Now, before we pat ourselves on the back too much for picking what we think is the best model, we should remember the quote from the famous statistician, George Box:
“All models are wrong, but some are useful”
While we believe that the SARIMA model is the single “best” model we have, it’s important to revisit the issues with the data mentioned further above. Each of these models are extrapolating on total gas rates the field has never seen before, they are using forecasted ambient temperatures as inputs, and by today’s standards they have a very small training set with just monthly average values for the last year.
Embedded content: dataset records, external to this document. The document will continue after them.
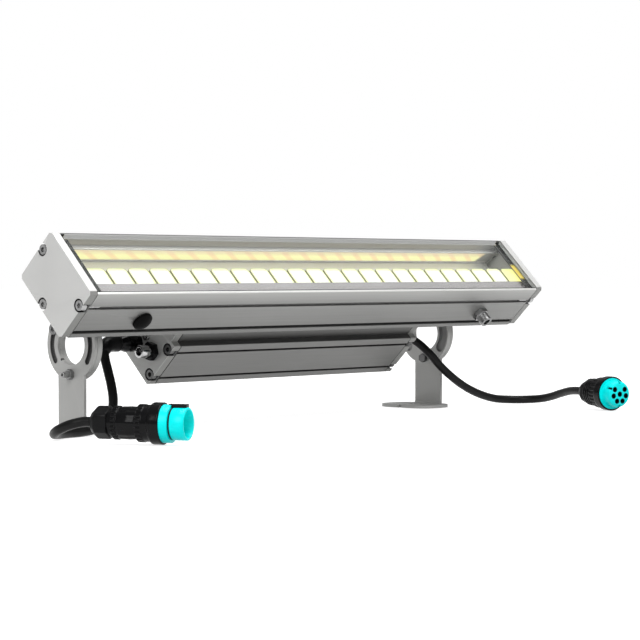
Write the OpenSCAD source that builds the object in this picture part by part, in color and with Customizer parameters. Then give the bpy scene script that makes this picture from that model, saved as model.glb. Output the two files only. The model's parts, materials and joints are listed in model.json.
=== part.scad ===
// Outdoor wall washer: a glazed light bar over a driver box, tilting on two ring brackets.
// X runs along the bar, the lit face looks to the front (-Y) and up, and the feet stand on Z = 0.

/* [Pose] */
// Tilt of the glass from facing straight up towards the front, in degrees
tilt = 45.5; // [10:0.5:80]
// Height of the tilt axis over the floor
axis_h = 73.3; // [60:0.1:110]
// Distance from the tilt axis to the back face of the light bar
bar_off = 46.9; // [44:0.1:60]

/* [Light bar] */
// Length over the end plates
bar_l = 600; // [560:10:1200]
// Width of the bar across the glass
bar_w = 70; // [66:0.5:90]
// Depth of the housing from its back face to the rim
bar_h = 51.5; // [50:0.5:70]
// Thickness of the long side walls
wall_t = 3.5; // [3:0.25:5]
// Thickness of the back wall
back_t = 4; // [3:0.25:5]
// Height of the inner deck over the back face
deck_h = 22; // [18:0.5:24]
// Thickness of the inner deck
deck_t = 3; // [2:0.25:4]
// Corner radius of the housing's section
bar_r = 1.5; // [0.5:0.25:3]
// Height of the side screw ports over the back face
port_h = 35; // [30:0.5:38]
// Depth of a screw port's centre under the side face
port_in = 3.5; // [3.25:0.25:5]
// Height of the back screw port over the back face
back_port_h = 3.75; // [3.25:0.25:5]
// Width of the open slot along each screw port
port_slot = 3.6; // [2:0.1:4.5]
// Height of the lower side groove over the back face
groove_h = 7; // [6:0.25:9]
// Width of the lower side groove
groove_w = 3.8; // [2:0.1:5]
// Depth of the lower side groove
groove_d = 2; // [1:0.25:2.5]

/* [End plates] */
// Thickness of the machined end plates
plate_t = 8; // [7:0.5:12]
// Height by which an end plate stands over the rim
plate_rise = 1.5; // [0:0.25:3]
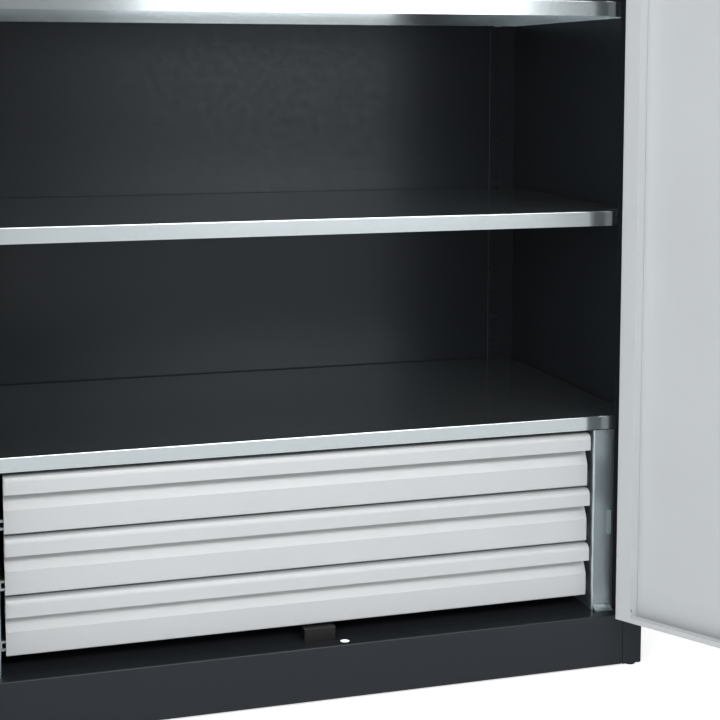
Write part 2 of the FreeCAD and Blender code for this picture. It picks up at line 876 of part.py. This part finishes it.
def drawer_cheeks():
    """The galvanised wall beside the drawers: a front flange, the wall and a rear flange."""
    face = "-cheek_offset"
    front = "cheek_front"
    back = "depth - 2 * sheet - strip_depth"
    corners = [
        ("-cheek_flange_end", front),
        (face, front),
        (face, back),
        ("-cheek_rear_end", back),
        ("-cheek_rear_end", f"{back} - sheet"),
        (f"{face} + sheet", f"{back} - sheet"),
        (f"{face} + sheet", f"{front} + sheet"),
        ("-cheek_flange_end", f"{front} + sheet"),
    ]
    height = f"{COVER_BOTTOM} - {FLOOR_TOP} - cheek_gap"
    bend = (((1,), "cheek_radius"), ((6,), "cheek_radius - sheet"))
    body = folded("XY_Plane", corners, height, outside=(2,), inside=(5,), wide=bend)
    foot = [
        (f"{face} + sheet", f"{front} + 2 * cheek_radius"),
        (f"{face} + sheet + cheek_foot", f"{front} + 2 * cheek_radius"),
        (f"{face} + sheet + cheek_foot", f"{back} - cheek_foot"),
        (f"{face} + sheet", f"{back} - cheek_foot"),
    ]
    pad(body, "XY_Plane", foot, "sheet")
    toe = [
        (front, "0"),
        (front, "toe_height"),
        (f"{front} - sheet", "toe_height"),
        (f"{front} - sheet", "sheet"),
        (f"{front} - toe_height", "sheet"),
        (f"{front} - toe_height", "0"),
    ]
    toe_sketch = outline(raised_sketch(body, "YZ_Plane", f"{face} + cheek_radius"), toe)
    toe_length = "cheek_offset - cheek_radius - post_face - stop_flange - fit_gap"
    toe_pad = pad_sketch(body, toe_sketch, toe_length)
    round_edges(body, toe_pad, toe_sketch, (3,), "toe_radius")
    tab = [
        ("-tab_start", front),
        ("-(tab_start - tab_width)", f"{front} - tab_rise"),
        ("-(tab_start - tab_width)", front),
    ]
    pad_sketch(body, outline(raised_sketch(body, "XY_Plane", "tab_bottom"), tab), "tab_height")
    place(body, "width / 2", FRONT, FLOOR_TOP)
    both_sides("drawer_cheek", body)


# Doors. Each door piece is drawn closed, about its hinge's pivot, and swung open by the rest angle.

SKIN_X = f"-(hinge_edge + {DOOR_WIDTH})"
SKIN_BACK = "(hinge_out + door_depth)"
ROD_X = "(-(width / 2 - hinge_inset - rod_offset))"
ROD_Y = "(hinge_out + rod_setback)"
ROD_BORE = "rod_radius + rod_clearance"
DOOR_TOP = f"({DOOR_BOTTOM} + {DOOR_HEIGHT})"


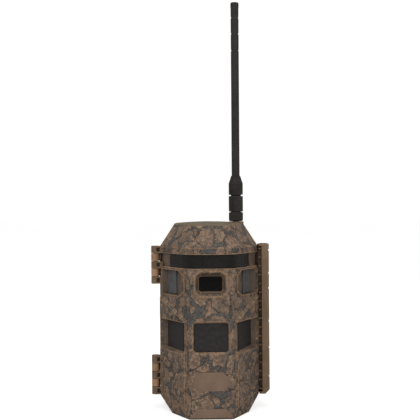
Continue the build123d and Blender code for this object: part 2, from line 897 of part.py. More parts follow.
for low, high, name in (
    (upper_hinge_bottom, upper_hinge_top, "upper_hinge_pin"),
    (lower_hinge_bottom, lower_hinge_top, "lower_hinge_pin"),
):
    with BuildPart() as hinge_pin:
        with BuildSketch(Plane.XY.offset(low)):
            with Locations((hinge_x, parting_y)):
                Circle(pin_r)
        extrude(amount=high - low)
    save(hinge_pin, name)

with BuildPart() as latch_pin:
    with BuildSketch(Plane.XY.offset(latch_bottom)):
        with Locations((latch_axis_x, latch_axis_y)):
            Circle(pin_r)
    extrude(amount=latch_top - latch_bottom)
save(latch_pin, "latch_pin")

# ======== latch lever ========
with BuildPart() as latch_lever:
    with BuildSketch(Plane.XY.offset(latch_bottom)):
        with BuildLine():
            Polyline(
                (half_width + latch_gap, parting_y - latch_front_depth),
                (latch_outer - latch_edge, parting_y - latch_front_depth),
                (latch_outer, parting_y - latch_front_depth + latch_edge),
                (latch_outer, latch_axis_y),
                (latch_outer - latch_wall, latch_axis_y),
                (latch_outer - latch_wall, parting_y - latch_front_depth + latch_wall),
                (half_width + latch_gap, parting_y - latch_front_depth + latch_wall),
                close=True,
            )
        make_face()
        with Locations((latch_axis_x, latch_axis_y)):
            Circle(latch_barrel_r)
    extrude(amount=latch_top - latch_bottom)
    # ribs that brace the bar and bear on the cover's edge
    for number in range(latch_ribs):
        rib_z = latch_bottom + latch_rib_start + number * latch_rib_pitch
        with BuildSketch(Plane.XY.offset(rib_z - latch_rib_thick / 2)):
            with BuildLine():
                Polyline(
                    (half_width + swing_gap, parting_y - latch_rib_depth),
                    (latch_outer - latch_wall, parting_y - latch_front_depth + latch_wall / 2),
                    (latch_outer - latch_wall, latch_axis_y - latch_barrel_r - swing_gap),
                    (half_width + swing_gap, parting_y),
                    close=True,
                )
            make_face()
        extrude(amount=latch_rib_thick)
    # back wall behind the ribs
    with BuildSketch(Plane.XY.offset(latch_bottom)):
        with BuildLine():
            Polyline(
                (half_width + swing_gap, parting_y - latch_web),
                (latch_outer - latch_wall, parting_y - latch_web),
                (latch_outer - latch_wall, parting_y),
                (half_width + swing_gap, parting_y),
                close=True,
            )
        make_face()
    extrude(amount=latch_top - latch_bottom)
    # top and bottom caps
    for cap_z in (latch_bottom, latch_top - latch_cap):
        with BuildSketch(Plane.XY.offset(cap_z)):
            with BuildLine():
                Polyline(
                    (half_width + swing_gap, parting_y - latch_front_depth + latch_edge),
                    (half_width + swing_gap + latch_edge, parting_y - latch_front_depth),
                    (latch_outer - latch_wall, parting_y - latch_front_depth),
                    (latch_outer - latch_wall, parting_y + swing_gap),
                    (half_width + swing_gap, parting_y + swing_gap),
                    close=True,
                )
            make_face()
        extrude(amount=latch_cap)
    # slanted lower outer corner
    with BuildSketch(depth_plane(-latch_pivot_behind - latch_barrel_r)):
        with BuildLine():
            Polyline(
                (latch_outer - latch_corner, latch_bottom),
                (latch_outer, latch_bottom + latch_corner),
                (latch_outer + cut_margin, latch_bottom),
                close=True,
            )
        make_face()
    extrude(amount=latch_front_depth + latch_pivot_behind + 2 * latch_barrel_r, mode=Mode.SUBTRACT)
    # grip notches down the outer edge
    for notch_z in latch_notches:
        with BuildSketch(depth_plane(-latch_pivot_behind)):
            with Locations((latch_outer, notch_z)):
                Rectangle(2 * notch_depth, notch_height)
        extrude(amount=latch_front_depth + latch_pivot_behind, mode=Mode.SUBTRACT)
    # room for the housing's lugs, and the pin's bore
    for lug_z in latch_lug_centres:
        with BuildSketch(Plane.XY.offset(lug_z - latch_lug_height / 2 - swing_gap)):
            with Locations((latch_axis_x, latch_axis_y)):
                Circle(latch_barrel_r + swing_gap)
            with Locations((latch_axis_x, latch_axis_y)):
                Rectangle(4 * latch_barrel_r - latch_wall, 2 * latch_barrel_r + swing_gap)
        extrude(amount=latch_lug_height + 2 * swing_gap, mode=Mode.SUBTRACT)
    with BuildSketch(Plane.XY.offset(latch_bottom)):
        with Locations((latch_axis_x, latch_axis_y)):
            Circle(pin_r + running_gap)
    extrude(amount=latch_top - latch_bottom, mode=Mode.SUBTRACT)
save(latch_lever, "latch_lever")

# ======== antenna ========
nut_z = boss_z + swing_gap
sleeve_z = nut_z + nut_height + swing_gap
neck_z = sleeve_z + sleeve_height
upper_z = neck_z + joint_neck_height
taper_z = upper_z + upper_sleeve_height
mast_z = taper_z + taper_height


def turned(points):
    """A turned piece on the antenna's axis, from radius and height pairs."""
    with BuildPart() as piece:
        with BuildSketch(Plane(origin=(antenna_x, antenna_y, 0), x_dir=(1, 0, 0), z_dir=(0, -1, 0))):
            with BuildLine():
                Polyline(*points, close=True)
            make_face()
        revolve(axis=Axis((antenna_x, antenna_y, 0), (0, 0, 1)))
    return piece


antenna_connector = turned(
    [
        (connector_core_r, body_height - boss_depth - connector_tail),
        (connector_r, body_height - boss_depth - connector_tail),
        (connector_r, nut_z + nut_bore_step - swing_gap),
        (connector_core_r, nut_z + nut_bore_step - swing_gap),
    ]
)
save(antenna_connector, "antenna_connector")

with BuildPart() as connector_nut:
    with BuildSketch(Plane.XY.offset(body_height - boss_depth)):
        with Locations((antenna_x, antenna_y)):
            RegularPolygon(connector_nut_r, 6, major_radius=False)
            Circle(connector_r, mode=Mode.SUBTRACT)
    extrude(amount=-connector_nut_thick)
save(connector_nut, "connector_nut")

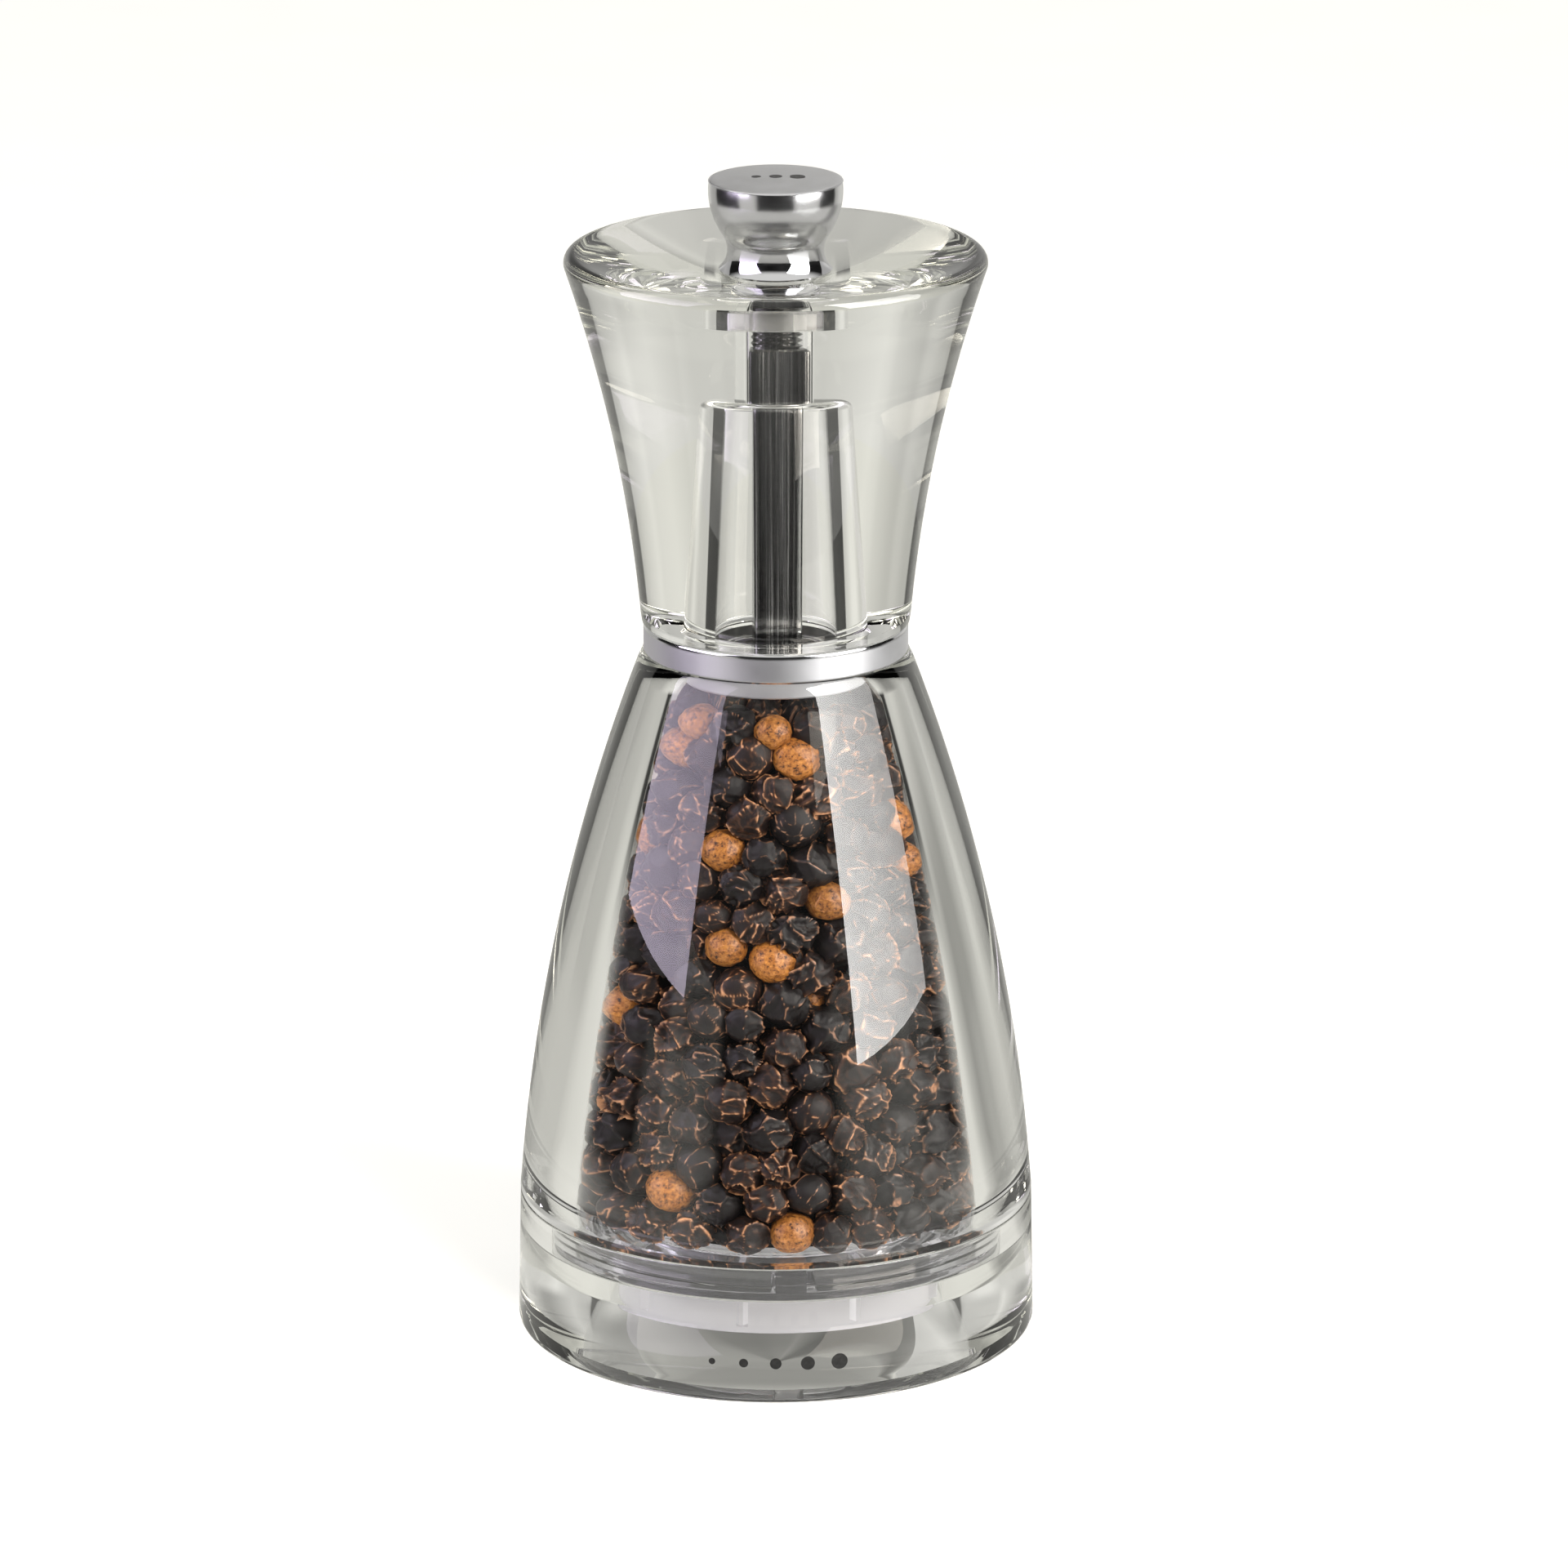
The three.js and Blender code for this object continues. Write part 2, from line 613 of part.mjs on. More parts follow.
function knob() {
  const brim = point(KNOB_RADIUS - KNOB_EDGE, HEIGHT - 0.3 - KNOB_EDGE);
  const waist = point(KNOB_WAIST_RADIUS, KNOB_WAIST);
  const underBrim = point(KNOB_RADIUS, brim.y);
  const outside = [
    point(KNOB_FOOT_RADIUS - 0.25, Z.knobFoot),
    point(KNOB_FOOT_RADIUS, Z.knobFoot + 0.3),
    point(KNOB_FOOT_RADIUS - 0.15, Z.knobFoot + 1.1),
    waist,
    ...arc(waist, underBrim, 11, 6),
    ...round(brim, KNOB_EDGE, 25, 80, 2),
    point(3.5, HEIGHT - 0.08),
  ];
  const socket = [point(INSERT_RADIUS, INSERT_TOP + 0.1), point(INSERT_RADIUS, Z.knobFoot)];
  return lathe([point(0, INSERT_TOP + 0.1), ...socket, ...outside, point(0, HEIGHT)], LARGE);
}
add("knob", knob(), chrome);

// The knob's threaded insert.
add(
  "knob_insert",
  washer(THREAD_RADIUS + 0.1, INSERT_RADIUS - SEAT_GAP, Z.knobFoot + 0.1, INSERT_TOP, SMALL),
  brass,
);

export default group;
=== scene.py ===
"""Looks of a clear acrylic pepper mill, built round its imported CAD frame.

The CAD frame is in metres. Outlines here are in millimetres, as (radius, height) on the mill's axis.
"""

from math import asin, copysign, cos, hypot, pi, radians, sin, sqrt, tan

import bmesh
import bpy
import numpy as np
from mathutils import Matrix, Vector


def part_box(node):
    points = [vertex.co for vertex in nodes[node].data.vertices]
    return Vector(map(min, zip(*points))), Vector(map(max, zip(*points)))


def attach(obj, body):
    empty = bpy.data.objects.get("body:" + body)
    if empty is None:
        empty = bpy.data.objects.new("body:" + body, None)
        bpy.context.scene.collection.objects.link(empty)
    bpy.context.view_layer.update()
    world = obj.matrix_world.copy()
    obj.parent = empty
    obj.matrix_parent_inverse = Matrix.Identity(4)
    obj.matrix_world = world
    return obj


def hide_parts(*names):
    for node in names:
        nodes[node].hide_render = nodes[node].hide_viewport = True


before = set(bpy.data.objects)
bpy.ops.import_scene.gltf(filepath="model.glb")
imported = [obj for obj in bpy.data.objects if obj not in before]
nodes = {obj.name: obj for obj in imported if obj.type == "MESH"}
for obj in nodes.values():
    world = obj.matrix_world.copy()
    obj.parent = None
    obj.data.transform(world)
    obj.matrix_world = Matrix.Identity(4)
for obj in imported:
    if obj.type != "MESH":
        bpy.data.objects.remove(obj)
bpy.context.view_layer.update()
scene = bpy.context.scene
MM = 0.001

# ---- driving dimensions, millimetres
FOOT_RADIUS = 27.6
FOOT_TAPER = 0.3  # how much narrower the foot's wall is at its top
NECK_RADIUS = 14.0
RIM_RADIUS = 22.0
SHAFT_SIDE = 4.76
SHAFT_TURN = radians(8)
THREAD_RADIUS = 2.0
THREAD_PITCH = 0.7
SOCKET_RADIUS = 24.2
SPIGOT_RADIUS = 24.0
CHAMBER_FOOT_RADIUS = 21.2
MOUTH_RADIUS = 10.5
COLLAR_BORE = 9.3
KEY_TURNS = [radians(degrees - 90) for degrees in (4, 124, 244)]
KEY_WIDTH = 3.6
KEY_RADIUS = 22.5
KEY_TOP = 13.65
SMOOTH = 288  # segments round a large clear piece
EASE = 0.06  # how far past an arc's ends its support points lie


def level(node, top=False):
    """Lowest or highest height of a CAD node, in millimetres."""
    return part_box(node)[1 if top else 0].z / MM


Z_OUTLET = level("burr_carrier")
Z_FLOOR = level("burr_carrier", top=True)
Z_BODY_FOOT = level("base_ring", top=True)
Z_SPIGOT = level("body_shell")
Z_BODY_TOP = level("body_shell", top=True)
Z_SLEEVE = level("neck_collar")
Z_COLLAR_TOP = level("neck_collar", top=True)
Z_CAP_FOOT = level("cap")
Z_RIM = level("cap", top=True)
Z_DISH = level("knob_bush", top=True)
Z_BUSH = level("knob_bush")
Z_KNOB = level("knob")
Z_TOP = level("knob", top=True)
Z_FILL_TOP = level("peppercorns", top=True)
Z_BURR_SEAT = 9.6
Z_SHELF = 10.5
Z_FLANGE_TOP = Z_SPIGOT - 0.1
Z_BORE_ROOF = 104.5
Z_BORE_MOUTH = 77.3
Z_SQUARE_END = 110.7
KNOB_WAIST = (5.05, 117.35)
KNOB_BRIM = (6.93, Z_TOP - 0.5)


# ---- outlines
def arc(start, end, radius, steps):
    """Points after start and up to end on an arc. A positive radius bulges to the right of the way."""
    a, b = Vector(start), Vector(end)
    way = b - a
    right = Vector((way.y, -way.x)).normalized()
    rise = copysign(sqrt(radius**2 - way.length_squared / 4), radius)
    centre = (a + b) / 2 - right * rise
    sweep = 2 * asin(way.length / 2 / radius)
    arm = a - centre
    points = []
    for i in range(1, steps + 1):
        cosine, sine = cos(sweep * i / steps), sin(sweep * i / steps)
        turned_arm = Vector((arm.x * cosine - arm.y * sine, arm.x * sine + arm.y * cosine))
        points.append(tuple(centre + turned_arm))
    return points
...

Folks in Houston are no strangers to the hurricane prediction models and spaghetti charts. In this particular use-case, the model we should actually use is likely to be an ensemble of several techniques including SARIMA, linear regression, and even deep learning based methods once more data is available. The “average” prediction from several trained models can often be the best choice, and for that reason we will keep all these models available in our forecasts.
As new data comes in each month, our various models will be automatically re-trained to provide the latest forecasts on temperatures for the client. Each time this occurs, we expect to be producing more accurate forecasts than the previous month.
Conclusions
Time series modeling needs to be handled with care. There are complexities involved which require tailoring your data cleaning, training and deployment pipelines. A simple baseline to start with is the SARIMA (or ARIMA if your use case does not have seasonality) model. Always set these models up for re-training because you have to expect underlying data distributions to change in deployment.
And finally, in a world with so many tools at your disposal, it’s important to understand the strengths and weaknesses of various approaches, whether that be physics-based vs. data-based models, or sub models within each of those areas.
When you are a hammer, everything looks like a nail. But if you are an entire workshop, then everything looks like a problem you can solve.
This is our philosophy at Pontem - ensure you have numerous tools in your tool belt and know when it is best to use each one.